Marvel’s Doctor Strange: Not Sure If Real Or On Acid?

The latest addition to the Marvel Cinematic Universe follows the story of the famous talent neurosurgeon Doctor Stephen Strange (Benedict Cumberbatch). After a catastrophic car accident, Stephen sees that he must put his ego and arrogance aside in order to learn the art of magic, mysticism and alternate dimensions. Situated in New York’s Greenwich Village, he must act as a middle man between the physical world and the intangible one. It’s all about a man expanding his keyhole-sized thinking into entertaining the impossible like the metaphysical elements of our world and the world’s beyond.

Well, this is a strange one. We all thought Guardians Of The Galaxy was Marvel’s wildcard but I believe that that title belongs to Doctor Strange. He’s a character steeped in weirdness, mysticism and the otherworldly; infested with its 70s roots from creators Stan Lee and Steve Ditko. In many scenes, this movie feels like the equivalent to being on acid or a highly concentrated form of LSD. The very first time Strange dabbles in his astral form is one of the most mindboggling scenes in the entire film, in addition to a very Inception New York when our heroes take on Kaecilius.

The Ancient One (Tilda Swinton) giving Strange (Cumberbatch) a wakeup call (Doctor Strange, Marvel Studios)

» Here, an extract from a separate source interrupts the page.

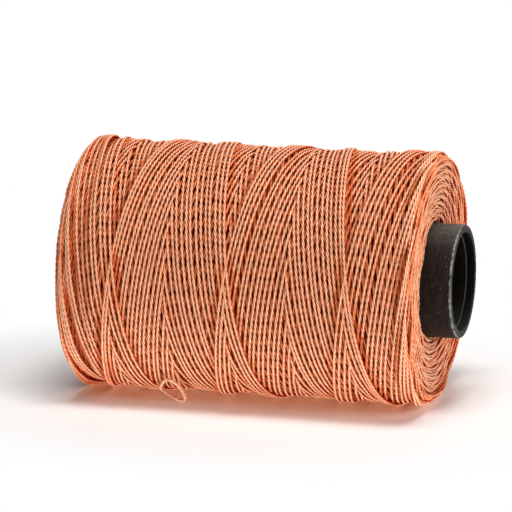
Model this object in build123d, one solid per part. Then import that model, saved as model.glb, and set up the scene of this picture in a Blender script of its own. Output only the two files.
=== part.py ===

The Ancient One (Tilda Swinton) giving Strange (Cumberbatch) a wakeup call
(Doctor Strange, Marvel Studios)

To get the ball rolling: Stephen Strange is confident neurosurgeon whose hands are severely hurt in a car accident. Doctors tell him that he’ll never operate again. Looking for treatment, he ends up in Nepal, under the tutelage of the Ancient One. She reveals a world of infinite dimensions, through a conglomerate of visual sequences that are some of the best examples of visual imagery this year. They are like Interstellar and Inception had a lovechild. It’s obvious director Scott Derrickson was inspired by Christopher Nolan. In conjunction to that, we are witness to awesome examples martial arts. The very first scene with Mads Mikkelsen (Hannibal) and Tilda Swinton defying the laws of gravity and what we call logic is a great one.

This movie must be watched in IMAX 3D or standard 3D at the very least, as reality bends around us. It’s a cataclysmic assault on the mind and then you’ll start to ask yourself impossible questions. It’s a brutal barrage on the mind and I wouldn’t have it any other way. Judging by the few Strange comics I have read, they’ve got the acid trippy visuals down pact. I can say, after watching this movie twice, that there are scenes that will blow you mind from this reality and through the quantum realm. There are moments that even the likes of Nolan couldn’t replicate. Cities, corridors, streets and avenues are folding into each other, and your brain folds with it. For viewers to see this movie in all its glory, 3D is a must. 3D is an artistic and a necessary choice that we all must make.

Enter Strange, Sorcerer Supreme; the prodigal student of magic and mysticism (Doctor Strange, Marvel Studios)

I’m grateful that this movie isn’t filled with jokes. There are few jokes, and it isn’t cringeworthy humour like we are witness to in the Avengers movies. Strange stays grounded, as are the performances from great talents Benedict Cumberbatch (Imitation Game), Chiwitel Ejiofor (12 Years A Slave) and Tilda Swinton (Michael Clayton) with Mads Mikkelsen (Hannibal) and Benedict Wong (Marco Polo) delivering too. As characters discuss dark dimensions, the real world churns on like nothing is amiss.

Doctor Strange stands on its own. As viewers, we know it’s part of the MCU but at the same time, its links to the wider universe are made evident through subtle references like when Wong says “heroes like the Avengers protect the world from physical dangers. We safeguard it against more mystical threats.” or the very subtle hint to War Machine at the beginning. There are limits to Marvel’s talents, like giving us another lacklustre villain in Mads Mikkelsen’s Kaecilius. As always, Mads delivers, but his character was lacking. He made the best of a bad situation and that goes to down to hiccups in the creative process and not his acting talent. He’s proved time and time again how capable an actor he is.

The evil sorcerer Kaecilius (Mads Mikkelsen) (Doctor Strange, Marvel Studios)

The evil sorcerer Kaecilius (Mads Mikkelsen)
(Doctor Strange, Marvel Studios)

Doctor Strange is unlike any other movie in the MCU. In my opinion, this is the start of an edgier universe. With great performances, a good story and otherworldly visuals, Doctor Strange is by far the most original movie in the whole Marvel Cinematic Universe.